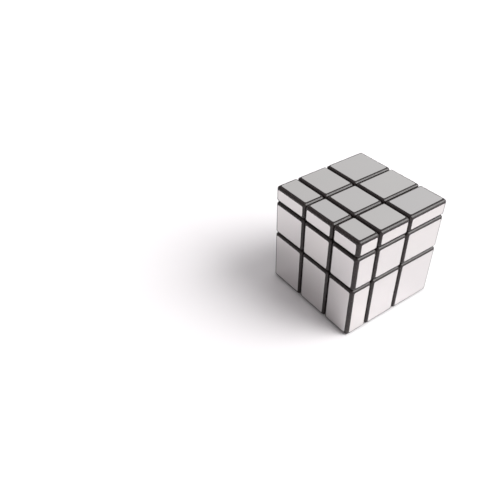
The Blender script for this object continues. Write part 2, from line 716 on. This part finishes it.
def soft_world():
    """A pale room, a hazy horizon, and a soft-edged window that throws the one shadow."""
    world = bpy.data.worlds.new("studio")
    bpy.context.scene.world = world
    world.use_nodes = True
    tree = world.node_tree
    way = tree.nodes.new("ShaderNodeTexCoord").outputs["Generated"]
    window_way = Vector((math.cos(WINDOW_ELEVATION) * math.cos(WINDOW_AZIMUTH),
                         math.cos(WINDOW_ELEVATION) * math.sin(WINDOW_AZIMUTH),
                         math.sin(WINDOW_ELEVATION)))
    window_edge = math.cos(WINDOW_OUTER), math.cos(WINDOW_INNER)
    haze_edge = math.sin(HAZE_TOP), 0
    dark = (0, 0, 0, 1)
    sources = ((ROOM_WAY, (-1, 1), "LINEAR", ROOM_DIM, ROOM_BRIGHT),
               ((0, 0, 1), haze_edge, "SMOOTHSTEP", dark, HAZE_GLOW),
               (window_way, window_edge, "SMOOTHSTEP", dark, WINDOW_GLOW))
    tree.nodes["Background"].inputs["Strength"].default_value = 0
    light = tree.nodes["Background"].outputs[0]
    for towards, span, edge, far_colour, near_colour in sources:
        nearness = tree.nodes.new("ShaderNodeVectorMath")
        nearness.operation = "DOT_PRODUCT"
        nearness.inputs[1].default_value = towards
        tree.links.new(way, nearness.inputs[0])
        share = tree.nodes.new("ShaderNodeMapRange")
        share.interpolation_type = edge
        share.inputs["From Min"].default_value, share.inputs["From Max"].default_value = span
        tree.links.new(nearness.outputs["Value"], share.inputs["Value"])
        colour = tree.nodes.new("ShaderNodeMix")
        colour.data_type = "RGBA"
        colour.inputs[6].default_value, colour.inputs[7].default_value = far_colour, near_colour
        tree.links.new(share.outputs[0], colour.inputs[0])
        background = tree.nodes.new("ShaderNodeBackground")
        tree.links.new(colour.outputs[2], background.inputs["Color"])
        both = tree.nodes.new("ShaderNodeAddShader")
        tree.links.new(light, both.inputs[0])
        tree.links.new(background.outputs[0], both.inputs[1])
        light = both.outputs[0]
    tree.links.new(light, tree.nodes["World Output"].inputs["Surface"])


def camera():
    away = Vector((math.sin(VIEW_AZIMUTH) * math.cos(VIEW_ELEVATION),
                   -math.cos(VIEW_AZIMUTH) * math.cos(VIEW_ELEVATION),
                   math.sin(VIEW_ELEVATION)))
    level = Vector((0, 0, 1)).cross(away).normalized()
    upright = away.cross(level)
    roll = Matrix.Rotation(VIEW_ROLL, 3, away)
    right, up = roll @ level, roll @ upright
    data = bpy.data.cameras.new("camera")
    data.lens = LENS_MM
    data.sensor_width = SENSOR_MM
    data.clip_start = 0.01
    data.clip_end = 30
    piece = bpy.data.objects.new("camera", data)
    bpy.context.scene.collection.objects.link(piece)
    stand = CUBE_MIDDLE + away * VIEW_DISTANCE + right * VIEW_ASIDE + up * VIEW_RAISED
    turn = Matrix((right, up, away)).transposed().to_4x4()
    piece.matrix_world = Matrix.Translation(stand) @ turn
    bpy.context.scene.camera = piece


floor()
soft_world()
camera()
bpy.context.scene.view_settings.view_transform = "Standard"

• [PROBLEM DESCRIPTION] Extract the full listing above without alteration.

• [FINISHED EXERCISE]
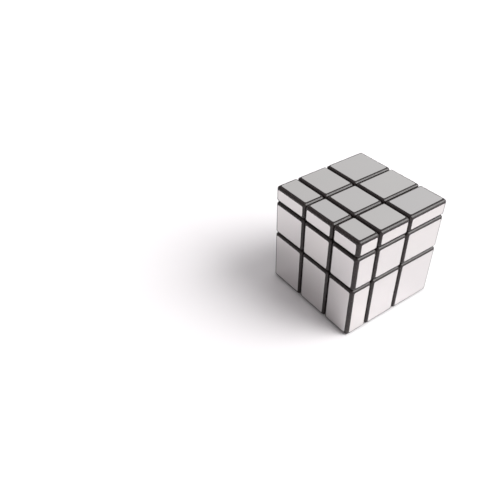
The Blender script for this object continues. Write part 2, from line 716 on. This part finishes it.
def soft_world():
    """A pale room, a hazy horizon, and a soft-edged window that throws the one shadow."""
    world = bpy.data.worlds.new("studio")
    bpy.context.scene.world = world
    world.use_nodes = True
    tree = world.node_tree
    way = tree.nodes.new("ShaderNodeTexCoord").outputs["Generated"]
    window_way = Vector((math.cos(WINDOW_ELEVATION) * math.cos(WINDOW_AZIMUTH),
                         math.cos(WINDOW_ELEVATION) * math.sin(WINDOW_AZIMUTH),
                         math.sin(WINDOW_ELEVATION)))
    window_edge = math.cos(WINDOW_OUTER), math.cos(WINDOW_INNER)
    haze_edge = math.sin(HAZE_TOP), 0
    dark = (0, 0, 0, 1)
    sources = ((ROOM_WAY, (-1, 1), "LINEAR", ROOM_DIM, ROOM_BRIGHT),
               ((0, 0, 1), haze_edge, "SMOOTHSTEP", dark, HAZE_GLOW),
               (window_way, window_edge, "SMOOTHSTEP", dark, WINDOW_GLOW))
    tree.nodes["Background"].inputs["Strength"].default_value = 0
    light = tree.nodes["Background"].outputs[0]
    for towards, span, edge, far_colour, near_colour in sources:
        nearness = tree.nodes.new("ShaderNodeVectorMath")
        nearness.operation = "DOT_PRODUCT"
        nearness.inputs[1].default_value = towards
        tree.links.new(way, nearness.inputs[0])
        share = tree.nodes.new("ShaderNodeMapRange")
        share.interpolation_type = edge
        share.inputs["From Min"].default_value, share.inputs["From Max"].default_value = span
        tree.links.new(nearness.outputs["Value"], share.inputs["Value"])
        colour = tree.nodes.new("ShaderNodeMix")
        colour.data_type = "RGBA"
        colour.inputs[6].default_value, colour.inputs[7].default_value = far_colour, near_colour
        tree.links.new(share.outputs[0], colour.inputs[0])
        background = tree.nodes.new("ShaderNodeBackground")
        tree.links.new(colour.outputs[2], background.inputs["Color"])
        both = tree.nodes.new("ShaderNodeAddShader")
        tree.links.new(light, both.inputs[0])
        tree.links.new(background.outputs[0], both.inputs[1])
        light = both.outputs[0]
    tree.links.new(light, tree.nodes["World Output"].inputs["Surface"])


def camera():
    away = Vector((math.sin(VIEW_AZIMUTH) * math.cos(VIEW_ELEVATION),
                   -math.cos(VIEW_AZIMUTH) * math.cos(VIEW_ELEVATION),
                   math.sin(VIEW_ELEVATION)))
    level = Vector((0, 0, 1)).cross(away).normalized()
    upright = away.cross(level)
    roll = Matrix.Rotation(VIEW_ROLL, 3, away)
    right, up = roll @ level, roll @ upright
    data = bpy.data.cameras.new("camera")
    data.lens = LENS_MM
    data.sensor_width = SENSOR_MM
    data.clip_start = 0.01
    data.clip_end = 30
    piece = bpy.data.objects.new("camera", data)
    bpy.context.scene.collection.objects.link(piece)
    stand = CUBE_MIDDLE + away * VIEW_DISTANCE + right * VIEW_ASIDE + up * VIEW_RAISED
    turn = Matrix((right, up, away)).transposed().to_4x4()
    piece.matrix_world = Matrix.Translation(stand) @ turn
    bpy.context.scene.camera = piece


floor()
soft_world()
camera()
bpy.context.scene.view_settings.view_transform = "Standard"